李群当然能猜到李言在想什么,心疼让她有些发慌,抱住李言毛茸茸的脑袋,想了想,决定给出承诺
“仔,我会努力的,今年冬天之前,我一定会解决掉大部分问题,至少……先离婚。”
“……”
“我和他的关系,你也能猜到,有名无实,我们从未在一个房间过夜,甚至没在一个房间待超过半天,他一直不愿放弃,觉得我会回头,也是我的不对,一眨眼就那么多年了,该结束了,只是,最近他奶奶生病,我实在不想在这个时候开口。”
“那就我去开口。”
“仔……”
“放心,我会好好说话,总要坦白的,如果你觉得欠他,我们就还他,我有点存款……”
“什么啊,别胡说,我是觉得欠他,也不要你的钱去还,再说了,我又没花他一分钱,他给我父母买的东西,花了多少,我全部如数归还,从没占一分便宜。”
“哦,那就没什么好欠的,该怎么分就怎么分呗。”
“嗯,先问问我经纪人吧。”
“干嘛什么都问她?”
“人家有律师证的。”
“好……”
李言微微眯眼,心里又开始泛酸,悄悄计划着一定要见见那个传说中的经纪人,到底是个什么角色……
随便点了些餐,李群没胃口,只喝水不吃东西,李言怕她饿,硬是给她喂了大半碗乱七八糟的东西,惹得李群很是不满。
“你就想害我!”
“哪有啊宝贝,不吃东西更难受的,吃饱了才好睡觉啊,饿着睡不着。”
“我又不饿!”
“玩儿一会儿就饿了啊。

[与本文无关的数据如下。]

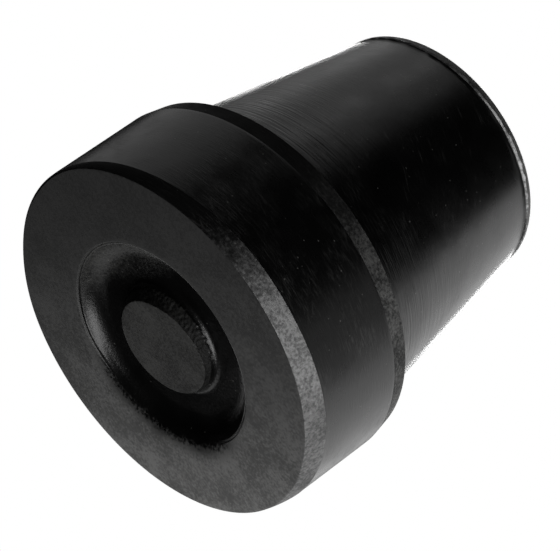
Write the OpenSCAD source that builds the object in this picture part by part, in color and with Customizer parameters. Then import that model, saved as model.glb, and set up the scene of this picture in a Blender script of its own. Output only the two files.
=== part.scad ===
// Rubber cane tip: one moulded piece, standing on its mouth with the tread on top.
// Z runs up the axis from the mouth rim to the tread face.

/* [Socket] */
// Diameter of the stick or tube that the socket grips
bore_d = 19; // [16:0.5:21]
// Depth of the socket from the mouth to its flat end
bore_depth = 26; // [18:0.5:29]
// Width of the lead-in chamfer at the mouth
bore_lead = 0.8; // [0.3:0.1:1.2]
// Radius of the rounded corner at the end of the socket
bore_end_round = 1.2; // [0.5:0.1:3]

/* [Neck] */
// Rubber around the socket at the mouth
mouth_wall = 3.4; // [2.6:0.1:5]
// Diameter of the neck where it meets the foot
neck_d = 32.2; // [30:0.1:33.6]
// Height of the short straight lip at the mouth
lip_h = 0.9; // [0.5:0.1:2]
// How far the moulding flash stands out above the lip
flash_out = 0.15; // [0.05:0.05:0.4]
// Height of the moulding flash
flash_h = 0.4; // [0.2:0.1:1]
// Radius of the root between the neck and the foot
neck_root = 0.6; // [0.2:0.1:1]

/* [Foot] */
// Overall height
overall_h = 37; // [34:0.5:48]
// Largest diameter of the foot, at its bevelled back edge
foot_d = 36; // [35.5:0.5:42]
// Height of the foot, from its back shoulder to the tread
foot_h = 12.8; // [9:0.1:15]
// Radius that the foot's side loses from the back edge to the tread
foot_draft = 0.2; // [0:0.05:1]
// Height of the bevel on the back edge
back_bevel_h = 1.9; // [0.4:0.1:3]
// Radius that the bevel takes off the back edge
back_bevel_in = 0.3; // [0.1:0.05:0.9]

/* [Ground edge of the tread] */
// Mean height of the ground band
edge_h = 1.3; // [0.6:0.1:3]
// Radius that grinding took off the tread, on average
edge_in = 0.3; // [0.25:0.05:1.2]
// How far off centre the edge was ground
edge_shift = 0.2; // [0:0.05:0.24]
// Direction of that shift round the axis
edge_shift_angle = 29; // [0:1:359]

/* [Recess in the tread] */
// Diameter of the recess at the tread face
recess_d = 20.9; // [18:0.1:26]
// Greatest depth of the ring-shaped hollow
recess_depth = 1.7; // [1.4:0.1:2.6]
// Width of the small ledge inside the recess rim
ledge_w = 0.25; // [0.1:0.05:0.6]
// Depth of that ledge below the tread
ledge_depth = 0.2; // [0.1:0.05:0.4]
// Radius of the hollow's curved outer wall
hollow_round = 2.5; // [2:0.1:3]

/* [Centre stud] */
// Diameter of the stud at its cut face
stud_d = 9.8; // [7:0.1:10.6]
// Radius that the stud gains from the tread's level to its foot
stud_flare = 0.45; // [0:0.05:0.8]
// Radius of the fillet at the stud's foot
stud_root = 0.6; // [0.2:0.05:0.8]
// Depth of the middle of the cut face below the tread
stud_drop = 0.6; // [0.55:0.05:1.4]
// Tilt of the cut face, with its high side towards +X
stud_tilt = 6; // [0:0.5:6.5]

/* [Hidden] */
$fn = 128;

// Overshoot of every cutter past the solid it cuts
over = 1;

// Socket
bore_r = bore_d / 2;

// Neck and lip
mouth_r = bore_r + mouth_wall;
neck_r = neck_d / 2;
shoulder_z = overall_h - foot_h;
neck_lean = atan2(neck_r - mouth_r, shoulder_z - lip_h);
function neck_r_at(z) = mouth_r + (z - lip_h) * tan(neck_lean);

// Root fillet: its centre is one radius from the sloping neck and one below the shoulder
root_z = shoulder_z - neck_root;
root_r = neck_r_at(root_z) + neck_root / cos(neck_lean);
root_touch = [root_r - neck_root * cos(neck_lean), root_z + neck_root * sin(neck_lean)];

// Foot
foot_r = foot_d / 2;
foot_back_r = foot_r - back_bevel_in;
foot_front_r = foot_r - foot_draft;
widest_z = shoulder_z + back_bevel_h;
side_slope = foot_draft / (overall_h - widest_z);

// Ground edge: a cone, a little off the axis, that meets the foot's side below the tread
edge_slope = edge_in / edge_h + side_slope;
tread_r = foot_front_r - edge_in;

// Recess and stud
recess_r = recess_d / 2;
hollow_mouth_r = recess_r - ledge_w;
recess_floor_z = overall_h - recess_depth;
hollow_z = recess_floor_z + hollow_round;
hollow_r = hollow_mouth_r - sqrt(hollow_round ^ 2 - (hollow_z - overall_h + ledge_depth) ^ 2);
stud_r = stud_d / 2;
stud_foot_r = stud_r + stud_flare;
stud_root_z = recess_floor_z + stud_root;
stud_cut_r = (stud_foot_r + hollow_mouth_r) / 2;

// Half section of the outside, from the mouth up to the tread
module outside_section() {
    difference() {
        polygon([
            [0, 0],
            [mouth_r, 0],
            [mouth_r, lip_h - flash_h / 2],
            [mouth_r + flash_out, lip_h],
            [neck_r_at(lip_h + flash_h / 2), lip_h + flash_h / 2],
            root_touch,
            [root_r, root_z],
            [root_r, shoulder_z],
            [foot_back_r, shoulder_z],
            [foot_r, widest_z],
            [foot_front_r, overall_h],
            [0, overall_h]
        ]);
        translate([root_r, root_z]) circle(r = neck_root);
    }
}

// Half section of the blind socket, with its lead-in and rounded end corner
module socket_section() {
    translate([0, -over]) square([bore_r, over + bore_depth - bore_end_round]);
    translate([0, bore_depth - bore_end_round - over])
        square([bore_r - bore_end_round, bore_end_round + over]);
    translate([bore_r - bore_end_round, bore_depth - bore_end_round]) circle(r = bore_end_round);
    polygon([
        [0, -over],
        [bore_r + bore_lead + over, -over],
        [bore_r, bore_lead],
        [0, bore_lead]
    ]);
}

// Half section of the stud, with the fillet at its foot
module stud_section() {
    polygon([
        [-over, recess_floor_z - over],
        [stud_foot_r, recess_floor_z - over],
        [stud_foot_r, stud_root_z],
        [stud_r, overall_h],
        [stud_r, overall_h + 2 * over],
        [-over, overall_h + 2 * over]
    ]);
    difference() {
        translate([stud_r, recess_floor_z - over]) square([stud_flare + stud_root, stud_root + over]);
        translate([stud_foot_r + stud_root, stud_root_z]) circle(r = stud_root);
    }
}

// Half section of the ring-shaped hollow round the stud, open at the tread
module recess_section() {
    difference() {
        union() {
            translate([0, overall_h - ledge_depth]) square([recess_r, ledge_depth + over]);
            translate([0, recess_floor_z]) square([hollow_r, recess_depth]);
            intersection() {
                translate([hollow_r, hollow_z]) circle(r = hollow_round);
                translate([hollow_r, recess_floor_z - over]) square([hollow_round, recess_depth - ledge_depth + over]);
            }
        }
        stud_section();
    }
}

// Cone of the ground edge; everything outside it was ground away
module edge_cone() {
    rotate([0, 0, edge_shift_angle])
        translate([edge_shift, 0, -over])
            cylinder(
                h = overall_h + 2 * over,
                r1 = tread_r + (overall_h + over) * edge_slope,
                r2 = tread_r - over * edge_slope
            );
}

// What was cut off the stud along a slightly tilted plane
module stud_offcut() {
    intersection() {
        translate([0, 0, recess_floor_z]) cylinder(h = recess_depth + over, r = stud_cut_r);
        translate([0, 0, overall_h - stud_drop])
            rotate([0, -stud_tilt, 0])
                translate([-foot_d / 2, -foot_d / 2, 0]) cube([foot_d, foot_d, foot_h]);
    }
}

module cane_tip() {
    color("#1c1c1d") difference() {
        intersection() {
            rotate_extrude() difference() {
                outside_section();
                socket_section();
                recess_section();
            }
            edge_cone();
        }
        stud_offcut();
    }
}

cane_tip();
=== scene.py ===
# %% [markdown]
# # A rubber cane tip
# This lesson dresses one moulded rubber foot for a walking stick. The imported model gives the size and
# the place. Here the same turned section is drawn again with the fine edges, the ragged moulding flash
# and the torn stud that a close photograph shows, and the rubber gets its finishes.

# %% Load the frame
import math

import bmesh
import bpy
from mathutils import Matrix, Vector


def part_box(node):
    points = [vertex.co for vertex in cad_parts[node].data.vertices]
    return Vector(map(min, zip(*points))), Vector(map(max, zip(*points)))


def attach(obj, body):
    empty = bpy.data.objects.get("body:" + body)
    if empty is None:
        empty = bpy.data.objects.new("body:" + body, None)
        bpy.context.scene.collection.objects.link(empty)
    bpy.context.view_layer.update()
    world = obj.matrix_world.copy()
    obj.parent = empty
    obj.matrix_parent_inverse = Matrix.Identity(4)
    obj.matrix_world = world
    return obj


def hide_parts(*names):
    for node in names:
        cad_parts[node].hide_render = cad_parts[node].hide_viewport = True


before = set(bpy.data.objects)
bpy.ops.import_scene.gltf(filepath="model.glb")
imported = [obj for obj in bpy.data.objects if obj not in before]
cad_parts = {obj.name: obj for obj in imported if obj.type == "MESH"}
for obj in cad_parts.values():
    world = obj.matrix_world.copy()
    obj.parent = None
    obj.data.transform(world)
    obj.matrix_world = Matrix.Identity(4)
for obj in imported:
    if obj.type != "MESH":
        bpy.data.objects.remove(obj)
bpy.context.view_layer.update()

# %% [markdown]
# ## Units and places
# The object is 37 mm high, so every size below is written in millimetres and one factor turns it to
# metres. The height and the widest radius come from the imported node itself, and the other sizes are
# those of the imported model's own section.

# %% Sizes in millimetres
MM = 0.001
tip_low, tip_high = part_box("cane_tip")
TOP = tip_high[2] / MM
FOOT_R = (tip_high[0] - tip_low[0]) / 2 / MM

BORE_R = 9.5
BORE_DEPTH = 26.0
BORE_LEAD = 0.8
BORE_END_ROUND = 1.2
MOUTH_R = 12.9
LIP_H = 0.9
NECK_R = 16.1
FOOT_H = 12.8
BACK_BEVEL_H = 1.9
BACK_BEVEL_IN = 0.3
FOOT_DRAFT = 0.2
EDGE_H = 1.3
EDGE_IN = 0.3
EDGE_SHIFT = 0.2
EDGE_SHIFT_ANGLE = math.radians(29)
RECESS_R = 10.45
RECESS_DEPTH = 1.7
LEDGE_W = 0.25
LEDGE_DEPTH = 0.2
HOLLOW_ROUND = 2.5
STUD_R = 4.9
STUD_FLARE = 0.45
STUD_ROOT = 0.6
STUD_DROP = 0.6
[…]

”
“……你还要玩啊……?”
“呃,呵呵~别怕,今晚不那啥了,不然又要疼了,来,仔给你讲故事~”
“哼……”
李言满脸的温柔怜惜,搂过李群,款在怀里,就像小时候,李群生病了,她便寸步不离,时刻守候,恨不能为她承受一切。
李群嘴上不说,心里很享受,她喜欢李言像对孩子似的待她,她想永远做李言怀里的孩子,什么都不想,没有委屈和勉强,不需要面对一切不想面对的人事物。
李群伸手抓了抓李言的耳朵,她的大猫,永远爱她,保护她,偶尔会失控,沉溺那些她不懂的事情,那些洪水般的欲望,几乎把她溺死。

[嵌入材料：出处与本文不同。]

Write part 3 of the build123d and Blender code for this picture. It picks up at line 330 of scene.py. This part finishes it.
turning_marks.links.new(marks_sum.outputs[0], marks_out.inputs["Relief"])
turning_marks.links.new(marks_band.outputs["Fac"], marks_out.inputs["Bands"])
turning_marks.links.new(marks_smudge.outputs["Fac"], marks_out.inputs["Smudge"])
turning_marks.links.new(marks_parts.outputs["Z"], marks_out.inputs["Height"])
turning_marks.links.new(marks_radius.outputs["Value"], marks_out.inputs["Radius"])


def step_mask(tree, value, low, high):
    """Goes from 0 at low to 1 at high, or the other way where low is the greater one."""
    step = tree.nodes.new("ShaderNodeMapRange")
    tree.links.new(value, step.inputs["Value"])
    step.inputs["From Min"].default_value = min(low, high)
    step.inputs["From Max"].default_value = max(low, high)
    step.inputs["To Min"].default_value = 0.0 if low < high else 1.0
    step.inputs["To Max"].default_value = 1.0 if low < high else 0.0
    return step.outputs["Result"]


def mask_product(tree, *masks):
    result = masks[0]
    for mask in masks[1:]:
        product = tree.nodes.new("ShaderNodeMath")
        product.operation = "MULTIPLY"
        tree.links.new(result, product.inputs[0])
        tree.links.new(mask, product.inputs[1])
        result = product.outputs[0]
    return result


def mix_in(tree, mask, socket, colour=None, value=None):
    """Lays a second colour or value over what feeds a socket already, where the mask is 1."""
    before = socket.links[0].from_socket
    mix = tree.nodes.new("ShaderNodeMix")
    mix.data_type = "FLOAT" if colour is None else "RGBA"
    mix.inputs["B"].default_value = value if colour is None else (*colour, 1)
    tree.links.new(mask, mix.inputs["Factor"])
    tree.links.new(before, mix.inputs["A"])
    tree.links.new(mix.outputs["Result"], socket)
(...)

不谈对错,那都是甜蜜的伤和痛,她愿意为她伤,为她痛,只要她想,她什么都愿意给她。何况今天这次几乎没什么痛感,所以,她的仔没有骗她,果真是多受些就好了,水到渠成。
李言觉得,高丨潮丨与否,直接决定了床事的成败,也决定了这件事的最终意义,如果没有,那就没有意义。换个概念,就像炒菜放的盐,一点点,和一点都没有,是天差地别。
是谁教会李言一切,那个人的脸,早就模糊,在那时那刻,真的没有一点点爱吗?当然不可能,她又不是男人,昏迷状态都能繁殖后代。
她能记起的,除了零星的激情片段,就是一些聊天内容。她好像一直叫她姐姐,她也对人说这是她的妹妹。她们相识的时候,姐姐正在相亲,经常和各式各样的男人吃饭,有时候会找借口逃走,逃到李言的怀里去,装做什么也没发生,问李言想不想她,要不要抱抱。
最初的一段时间,她对李言的态度夹杂着深深的愧疚,她以为李言会因为她的婚嫁问题伤心,甚至在想要不要让李言去参加婚礼,婚后还能不能保持关系。没多久,她就不再愧疚,她发现李言的眼睛里藏着怎么也看不透的东西,这个小朋友,有自己的秘密。